Minneapolis ICE Operation Ends in Fatal Shooting, Sparking Nationwide Protests and Renewed Scrutiny of Enforcement Tactics
The death of Renee Nicole Good during a federal immigration action has intensified public anger and raised urgent questions about the use of force and operational oversight.
A federal immigration enforcement operation in Minneapolis ended in a fatal shooting that has quickly become a national flashpoint, after an Immigration and Customs Enforcement agent shot and killed a woman identified as Renee Nicole Good.
The death has triggered a wave of public outrage, with protests spreading beyond Minneapolis into multiple cities as demonstrators condemn federal immigration tactics and demand accountability.
In Minneapolis, the anger has been especially intense, with demonstrations growing larger and more confrontational as the community processes the loss and presses for clear answers.

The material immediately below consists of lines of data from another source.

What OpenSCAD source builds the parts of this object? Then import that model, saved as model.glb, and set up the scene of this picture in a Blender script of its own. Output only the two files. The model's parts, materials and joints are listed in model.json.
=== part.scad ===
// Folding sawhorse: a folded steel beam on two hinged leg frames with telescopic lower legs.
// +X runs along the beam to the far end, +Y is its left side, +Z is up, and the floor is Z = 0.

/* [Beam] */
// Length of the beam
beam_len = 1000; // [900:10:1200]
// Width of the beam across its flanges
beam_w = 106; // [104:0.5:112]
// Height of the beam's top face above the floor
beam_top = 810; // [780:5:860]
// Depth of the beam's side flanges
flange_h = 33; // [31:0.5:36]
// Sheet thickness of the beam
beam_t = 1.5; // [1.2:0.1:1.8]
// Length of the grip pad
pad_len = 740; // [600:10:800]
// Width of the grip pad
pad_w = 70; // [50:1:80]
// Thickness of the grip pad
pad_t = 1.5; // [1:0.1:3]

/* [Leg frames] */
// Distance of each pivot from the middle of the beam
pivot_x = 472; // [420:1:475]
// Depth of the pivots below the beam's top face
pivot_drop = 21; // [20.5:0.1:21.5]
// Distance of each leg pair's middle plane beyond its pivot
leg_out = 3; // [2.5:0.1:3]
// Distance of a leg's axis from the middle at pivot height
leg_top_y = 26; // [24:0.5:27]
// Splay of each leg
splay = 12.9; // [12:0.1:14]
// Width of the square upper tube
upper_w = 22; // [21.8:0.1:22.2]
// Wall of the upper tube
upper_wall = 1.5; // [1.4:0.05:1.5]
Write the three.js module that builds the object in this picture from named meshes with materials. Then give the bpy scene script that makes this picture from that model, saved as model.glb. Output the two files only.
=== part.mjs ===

At the center of the backlash is a fundamental question: how a routine enforcement action escalated into a deadly encounter.
The incident is now drawing heightened scrutiny of operational conduct, decision-making under pressure, and the standards governing the use of lethal force in immigration enforcement.
For the Trump administration, the episode has become a defining test of whether enforcement objectives can be pursued with discipline, restraint, and public legitimacy—especially in moments when trust is strained and emotions are raw.
For many Americans, it has also become a measure of whether federal power is being exercised with the accountability that democratic governance demands.
The Minneapolis shooting has pushed immigration enforcement from a policy debate into a national reckoning over the acceptable limits of state force.